Best answer: I've found you can do anything with some practice and the sooner you get some experience under your belt, the better job you'll do. I'd say he should start a blog about gaming industry stuff. At first, he could just skim the news and tease out all the interesting stories that have something to do with gaming. He could also in a sense start the gaming journalism market in India by creating it. He could find programmers working on games and interview them, or cover whatever news he hears about it. Heck, he could just write about how games are being handled in India. Do people like fighting games? adventure games? sports games?

Look at me -- I'm some dork that nearly failed every english class I ever took, but after a years of blogging, I started a blog about tivo all on my own and just a couple days ago I taped an interview with CNN about some tivo news. If I had a journalism degree, I'm sure it would have come easier but if I could do it, I think anyone could with enough practice.
posted by mathowie at 11:54 AM on November 25, 2004

Word of advice from someone with a B.A. in Journalism who's living with a J-school grad student: Major in something outside of journalism!

Instead, look at a major that touches on something he's wanting to write about - the writers that get hired are, more often than not, experts in a field, people who have worked directly with science or politics or have been doing graduate-level historic research... Magazines would rather have people with *practical* experience who can write.

Also: the freelance market is *choked* with writers right now. It's intensely competitive, with thousands of writers and very, very few jobs. Most freelancers - he would have to start as a freelancer, make connections, keep busy with various forms of writing - wind up doing something OTHER than writing to make ends meet. It's not a luxurious lifestyle.
It's hard to find the experience with just a J-school degree.
While you'll get the basics, the how-to about writing and constructing and supporting a newspaper/magazine/news broad cast in J-school, it's not going to help a person much to land a writing job.
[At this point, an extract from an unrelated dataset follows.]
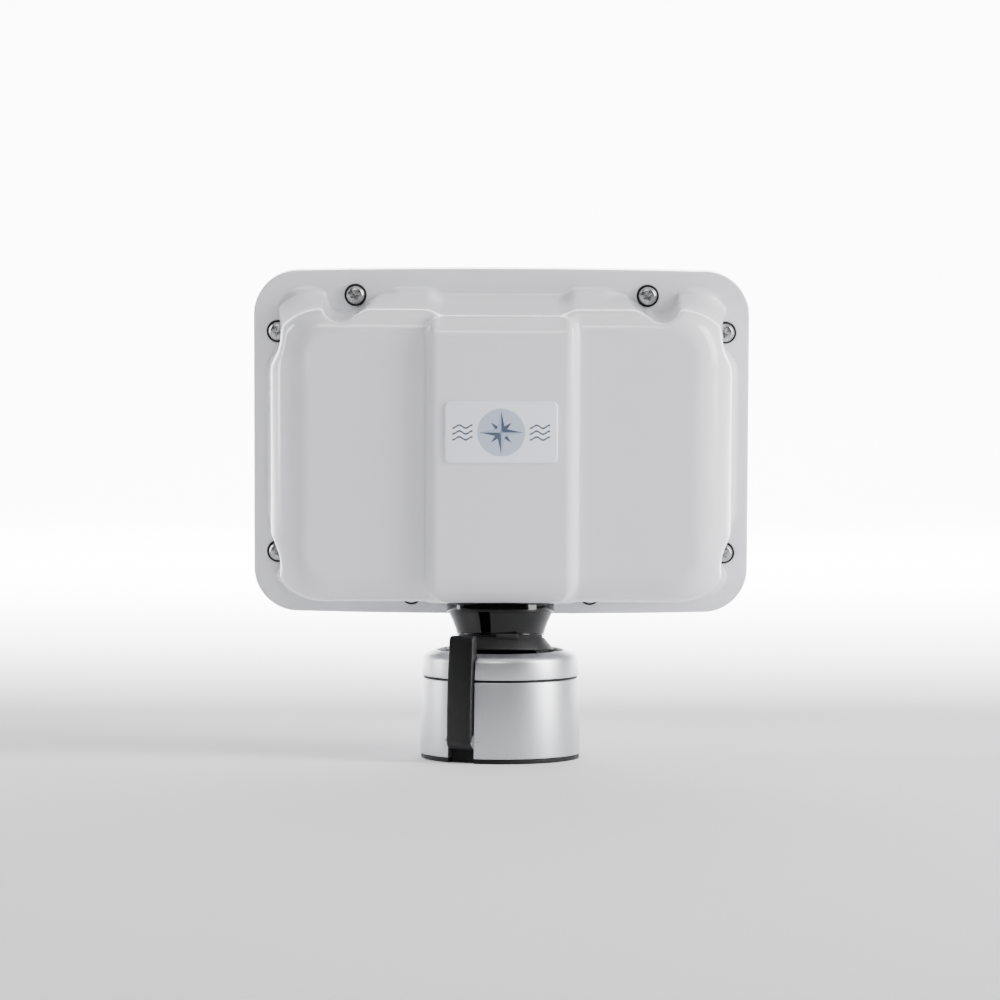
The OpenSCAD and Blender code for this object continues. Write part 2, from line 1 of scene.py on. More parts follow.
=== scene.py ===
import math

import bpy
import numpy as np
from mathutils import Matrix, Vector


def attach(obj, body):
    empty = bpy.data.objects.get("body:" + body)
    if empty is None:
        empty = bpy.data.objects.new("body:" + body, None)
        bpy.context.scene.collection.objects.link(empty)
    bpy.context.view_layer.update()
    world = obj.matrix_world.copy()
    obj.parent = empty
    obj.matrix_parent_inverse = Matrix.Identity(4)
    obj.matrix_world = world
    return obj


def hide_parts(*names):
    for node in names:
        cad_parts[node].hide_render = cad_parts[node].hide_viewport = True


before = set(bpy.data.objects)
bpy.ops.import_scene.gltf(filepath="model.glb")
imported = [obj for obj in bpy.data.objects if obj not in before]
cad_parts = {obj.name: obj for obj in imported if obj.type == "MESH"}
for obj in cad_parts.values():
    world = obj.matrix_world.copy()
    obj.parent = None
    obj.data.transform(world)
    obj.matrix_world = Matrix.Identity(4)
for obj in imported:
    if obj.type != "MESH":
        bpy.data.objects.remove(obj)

# Marine instrument pod on a tilt-and-turn deck mount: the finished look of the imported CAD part.
#
# Each piece is modelled in metres at its real size, in the directions of the part it belongs to, and then
# turned to where it stands. The case is worked in its own directions: X across, Y from the dome to the front
# panel and Z up from the foot of the spine.

bl_info = {
    "name": "Marine instrument pod",
    "version": (1, 0, 0),
    "blender": (4, 5, 0),
    "location": "View3D > Sidebar > Pod",
    "description": "Builds the case, neck, deck housing and lever of a marine instrument pod",
    "category": "Object",
}

MM = 0.001
SEGMENTS = 192      # faces round a large turned piece
SMALL_SEGMENTS = 64     # faces round a screw or a plug
PAST = 10 * MM      # how far a cutter reaches past what it cuts


# ---------- sizes and colours ----------

def length(name, value, text):
    """Property that holds a length, given in mm."""
    return bpy.props.FloatProperty(name=name, description=text, default=value * MM, unit="LENGTH",
                                   subtype="DISTANCE", precision=4)


def angle(name, value, text):
    """Property that holds an angle, given in degrees."""
    return bpy.props.FloatProperty(name=name, description=text, default=math.radians(value), unit="ROTATION",
                                   subtype="ANGLE")


def colour(name, value, text):
    """Property that holds a colour, given as an sRGB hex code."""
    return bpy.props.FloatVectorProperty(name=name, description=text, default=linear(value), size=4, min=0,
                                         max=1, subtype="COLOR")


def linear(hex_code):
    """Linear colour of an sRGB hex code."""
    parts = [int(hex_code[i:i + 2], 16) / 255 for i in (1, 3, 5)]
    return (*[c / 12.92 if c <= 0.04045 else ((c + 0.055) / 1.055) ** 2.4 for c in parts], 1.0)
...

Unless he wants to teach journalism, there's no real reason to get a Master's.

My advice? Have him look at the computer science/MIS/Informatics programs, as knowledge of computer technology and programs will lend great credibility and understanding to his writing.
posted by salsamander at 11:56 AM on November 25, 2004

Evil Avatar's website is a sort of MonkeyFilter for the gaming community; it often has some engaging threads on press ethics. Some of the better meta-discussions to examine are the threads concerning magazine coverage and how to actually review games.
posted by Smart Dalek at 11:58 AM on November 25, 2004

I'm with Matt about the blogging idea as it's wound me up in some pretty freaky places as well. Being in India may definitely be a niche he can use to his advantage and it doesn't take much to start.
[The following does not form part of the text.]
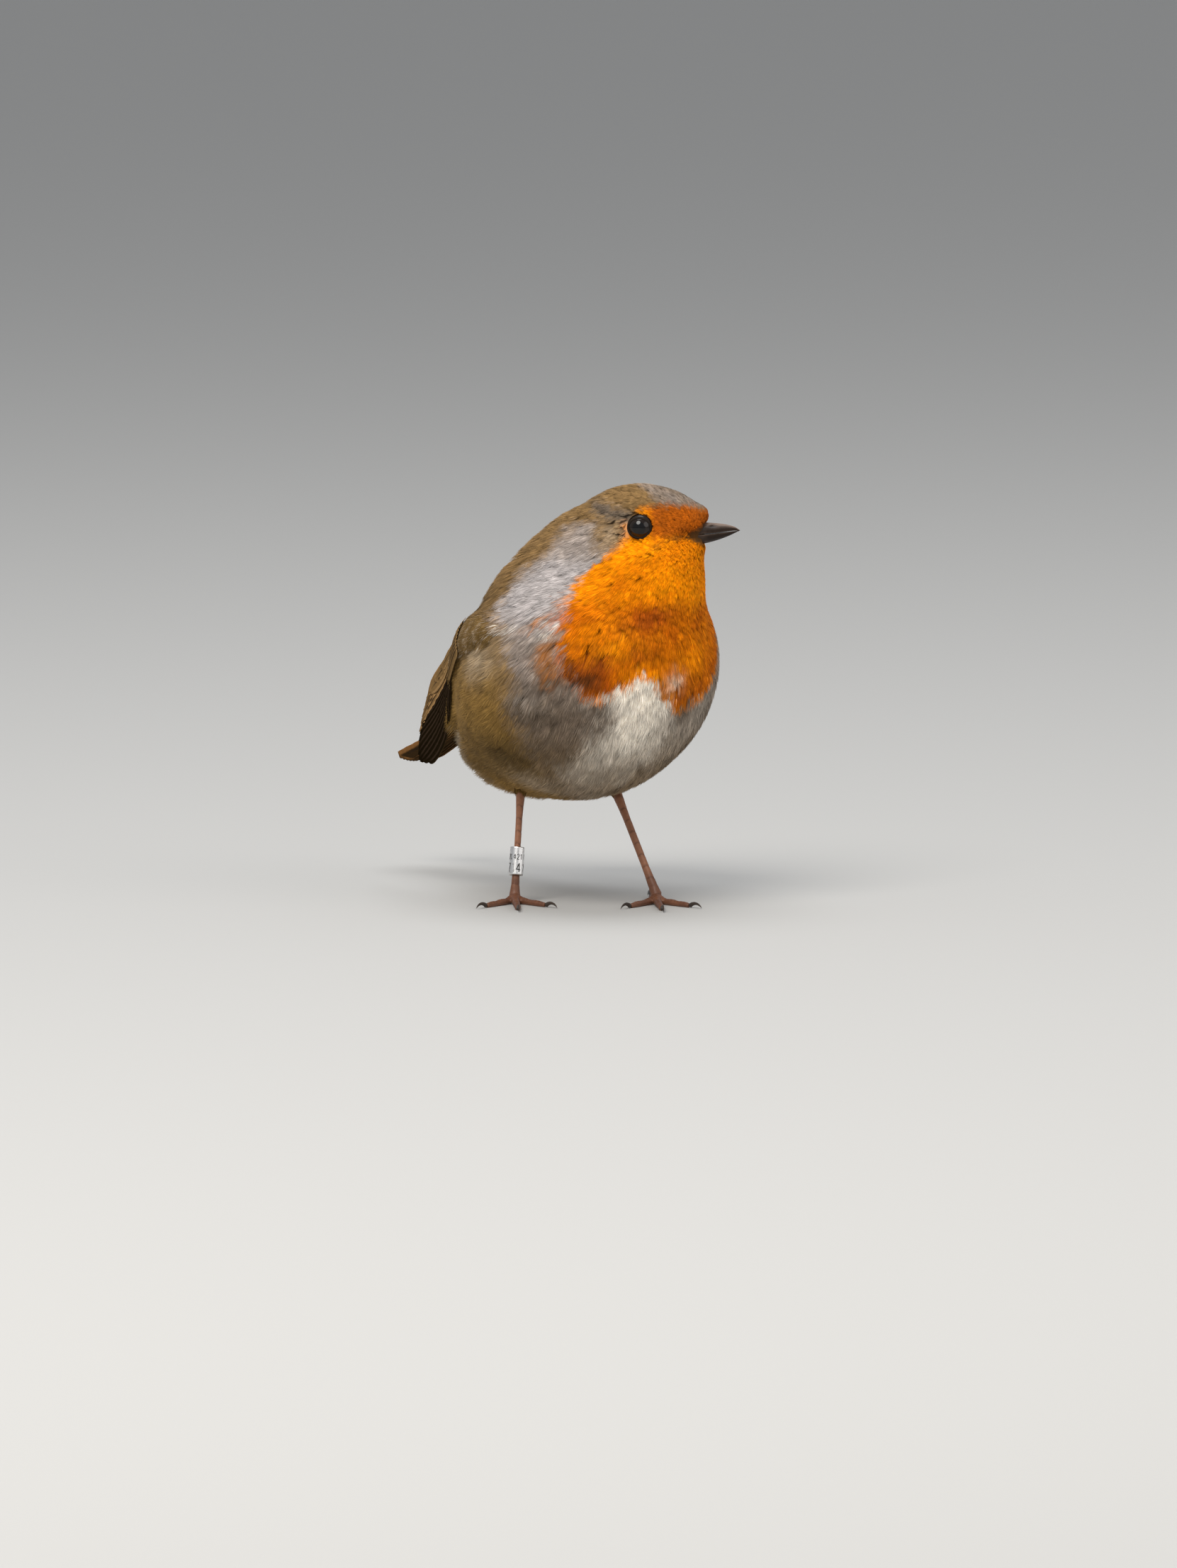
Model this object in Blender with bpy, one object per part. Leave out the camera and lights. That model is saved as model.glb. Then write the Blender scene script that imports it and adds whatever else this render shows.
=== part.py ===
"""European robin, Erithacus rubecula, standing at rest with its head turned to its left: a life-size model.

Metres, +Z up. The trunk points along +X and the bird's left side is +Y. The floor is z = 0, and the origin
is the bottom centre of the bounding box. Every length below is in millimetres and goes through MM.
"""

from math import cos, pi, radians, sin

import bmesh
import bpy
import numpy as np
from mathutils import Matrix, Vector

MM = 0.001
GAP = 0.3  # clearance between neighbouring pieces
HALF_CUT = GAP / 2

# Plumage: lobes of one blended surface. "at" is the centre, "half" the half sizes along, across and up,
# "pitch" lifts the front end and "yaw" turns it to the bird's left, in degrees.
HEAD_AT = (17.0, 5.2, 87.5)
HEAD_YAW = 55
BLEND = 4.5  # how softly two lobes run into each other
PLUMAGE = {
    "trunk": {"at": (0.4, 0, 52.4), "half": (34.8, 29.7, 27.4), "pitch": 30, "yaw": 0},
    "belly": {"at": (-2.8, 0, 46.0), "half": (24.7, 22.0, 20.9), "pitch": 10, "yaw": 0},
    "vent": {"at": (-20, 0, 41.6), "half": (21.4, 21.7, 18.4), "pitch": 18, "yaw": 0},
    "rump": {"at": (-31, 0, 45.6), "half": (26, 8.6, 5.2), "pitch": 21, "yaw": 0},
    "lower_back": {"at": (-23, 0, 51.0), "half": (20, 17, 13.5), "pitch": 36, "yaw": 0},
    "mantle": {"at": (-5.1, 0, 69.5), "half": (20.4, 20.7, 12.9), "pitch": 42, "yaw": 0},
    "nape": {"at": (4.7, 0.2, 72.6), "half": (17.1, 17.3, 17.2), "pitch": 30, "yaw": 15},
    "hindneck": {"at": (7.9, -1.8, 80.9), "half": (10.6, 10.0, 10.4), "pitch": 0, "yaw": HEAD_YAW},
    "bib": {"at": (16.6, 4.9, 75.0), "half": (15.4, 14.9, 16.8), "pitch": 0, "yaw": 35},
    "cranium": {"at": HEAD_AT, "half": (13.7, 8.0, 9.6), "pitch": 0, "yaw": HEAD_YAW},
}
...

It's extremely low investment, good practice, good portfolio material, can lead to a lot of interesting things and it also helps you figure out if you can maintain the stamina and interest in the subject you've chosen. After a month or two of blogging gaming journalism and not getting much attention he'll know if it's really something he wants to pursue.
posted by frenetic at 12:13 PM on November 25, 2004

I'm working on a project that started life within a gamer-focused mag. It's not about games, but draws from the economic practices of the gamer mag. The pay is quite abysmal; the only journalistic entertainment-industry field I know of that pays less is covering comics.

That said, the market is growing, certainly. But since the field, like film or music, draws fanatical devotees who really really want to write about what matters most to them, it's probably a hard place to earn a living.
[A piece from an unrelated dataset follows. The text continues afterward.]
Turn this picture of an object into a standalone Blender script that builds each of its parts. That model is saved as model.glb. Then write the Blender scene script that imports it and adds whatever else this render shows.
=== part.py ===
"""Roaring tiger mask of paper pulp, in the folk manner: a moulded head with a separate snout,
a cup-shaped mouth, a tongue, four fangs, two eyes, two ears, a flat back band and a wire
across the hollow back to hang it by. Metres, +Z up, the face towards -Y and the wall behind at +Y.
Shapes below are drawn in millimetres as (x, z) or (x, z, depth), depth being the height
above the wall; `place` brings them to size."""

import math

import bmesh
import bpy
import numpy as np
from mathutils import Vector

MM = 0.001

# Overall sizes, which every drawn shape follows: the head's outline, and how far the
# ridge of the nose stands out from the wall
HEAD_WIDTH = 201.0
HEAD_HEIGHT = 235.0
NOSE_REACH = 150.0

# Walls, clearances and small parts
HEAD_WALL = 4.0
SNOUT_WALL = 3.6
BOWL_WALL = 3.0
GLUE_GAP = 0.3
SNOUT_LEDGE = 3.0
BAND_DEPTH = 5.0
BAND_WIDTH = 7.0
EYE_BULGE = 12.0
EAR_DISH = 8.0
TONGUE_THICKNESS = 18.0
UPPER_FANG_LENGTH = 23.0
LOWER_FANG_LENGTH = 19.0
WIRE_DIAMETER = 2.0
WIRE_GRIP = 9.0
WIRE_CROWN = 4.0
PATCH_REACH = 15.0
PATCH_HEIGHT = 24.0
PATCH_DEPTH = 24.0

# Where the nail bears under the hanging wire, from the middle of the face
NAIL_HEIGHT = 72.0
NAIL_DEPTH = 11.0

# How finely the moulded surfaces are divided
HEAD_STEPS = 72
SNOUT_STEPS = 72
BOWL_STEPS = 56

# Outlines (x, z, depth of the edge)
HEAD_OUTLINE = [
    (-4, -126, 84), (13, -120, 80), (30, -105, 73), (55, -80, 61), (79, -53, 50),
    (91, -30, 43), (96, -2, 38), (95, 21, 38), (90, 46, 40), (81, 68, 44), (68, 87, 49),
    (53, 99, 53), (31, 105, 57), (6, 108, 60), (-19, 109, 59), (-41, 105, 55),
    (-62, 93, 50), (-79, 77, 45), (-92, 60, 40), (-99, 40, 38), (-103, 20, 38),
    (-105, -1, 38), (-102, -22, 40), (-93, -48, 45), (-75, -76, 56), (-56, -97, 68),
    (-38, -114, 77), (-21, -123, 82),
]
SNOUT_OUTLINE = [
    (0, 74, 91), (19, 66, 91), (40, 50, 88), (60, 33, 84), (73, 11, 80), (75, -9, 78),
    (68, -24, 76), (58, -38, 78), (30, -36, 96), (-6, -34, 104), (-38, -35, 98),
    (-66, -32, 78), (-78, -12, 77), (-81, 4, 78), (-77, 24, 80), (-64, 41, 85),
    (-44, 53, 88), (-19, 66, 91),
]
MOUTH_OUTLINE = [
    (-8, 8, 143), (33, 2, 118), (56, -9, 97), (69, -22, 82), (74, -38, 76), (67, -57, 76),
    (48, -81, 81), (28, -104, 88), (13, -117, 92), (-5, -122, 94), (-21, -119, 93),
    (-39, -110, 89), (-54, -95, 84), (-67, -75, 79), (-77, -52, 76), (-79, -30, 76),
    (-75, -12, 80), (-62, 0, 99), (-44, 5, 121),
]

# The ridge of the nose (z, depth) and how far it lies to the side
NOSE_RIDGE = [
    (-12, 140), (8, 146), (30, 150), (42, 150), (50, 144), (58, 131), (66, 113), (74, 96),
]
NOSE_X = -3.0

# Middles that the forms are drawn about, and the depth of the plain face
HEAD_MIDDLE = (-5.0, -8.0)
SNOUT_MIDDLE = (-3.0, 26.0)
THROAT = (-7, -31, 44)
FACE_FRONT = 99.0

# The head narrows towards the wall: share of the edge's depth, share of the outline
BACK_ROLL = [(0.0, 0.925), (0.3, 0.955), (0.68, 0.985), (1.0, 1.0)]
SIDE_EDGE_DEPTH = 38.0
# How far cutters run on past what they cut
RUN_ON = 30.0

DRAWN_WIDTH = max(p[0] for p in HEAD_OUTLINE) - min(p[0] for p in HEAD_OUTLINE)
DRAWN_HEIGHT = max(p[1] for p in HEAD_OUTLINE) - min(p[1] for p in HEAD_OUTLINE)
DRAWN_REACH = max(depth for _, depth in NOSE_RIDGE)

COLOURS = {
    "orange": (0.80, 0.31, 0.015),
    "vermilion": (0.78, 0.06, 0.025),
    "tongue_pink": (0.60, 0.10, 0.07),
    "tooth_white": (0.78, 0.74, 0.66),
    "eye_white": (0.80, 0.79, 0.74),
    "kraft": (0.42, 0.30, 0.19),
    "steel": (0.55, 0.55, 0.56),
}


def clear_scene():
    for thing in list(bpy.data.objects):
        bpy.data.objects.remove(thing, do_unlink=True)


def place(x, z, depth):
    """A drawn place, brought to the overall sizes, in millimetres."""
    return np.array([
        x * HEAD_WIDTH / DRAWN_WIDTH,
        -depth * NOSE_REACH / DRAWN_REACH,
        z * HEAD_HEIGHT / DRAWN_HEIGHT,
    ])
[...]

He should, I think, look around and find more than just the one subject to cover. Software would be a great, closely-related field, for example.
posted by mwhybark at 12:18 PM on November 25, 2004

What mathowie said. I have a friend who is now regularly interviewed on television and radio about two completely different subjects he has no degree in, simply because he started two serious blogs, churned out quality work week after week, and earned respect as the "go to" guy for good writing on those subjects.
posted by 4easypayments at 2:06 PM on November 25, 2004

I agree with the blogging angle from mathowie. I would recommend that he blog, stay current with the industry, go to conventions, start developing contacts if possible, but also work hard on the fundamentals of journalism. A good J-school background can be invaluable, particularly if it's coupled with a wealth of specific knowledge about a given field.
posted by Vidiot at 2:11 PM on November 25, 2004

J-school graduate here. Don't go.

Your friend should just start writing reviews and pestering every possible editor with them, in an extremely persistent manner. And start a nice website, too.
posted by inksyndicate at 2:18 PM on November 25, 2004

This question is probably better posted on the forums at Quarter To Three, which is where a ton of real game journalists and game creators hang out and post. They've actually answered the question a few times from what I've seen, so do a search in their forum archives.
posted by Big Fat Tycoon at 4:14 PM on November 25, 2004

I'm doing my B.A. in Journalism (well, "Media and Communications"), and I was ready to jump ship at the first sign of the course having no practical value in my future career. But so far I've gotten a fair few connections to writers, editors, maintainers of online journals, etc. through the course. Most Journalism courses should be able to hook their students up with at least one internship, no? Does he have a course adviser or someone similar to whom he could speak about getting an internship at a gaming magazine? That could give him industry experience, as well as something good to put on his resume.

Also, I second the "major in something that is not journalism" statement. Although I'm majoring in Linguistics, so I don't know how far that'll get me.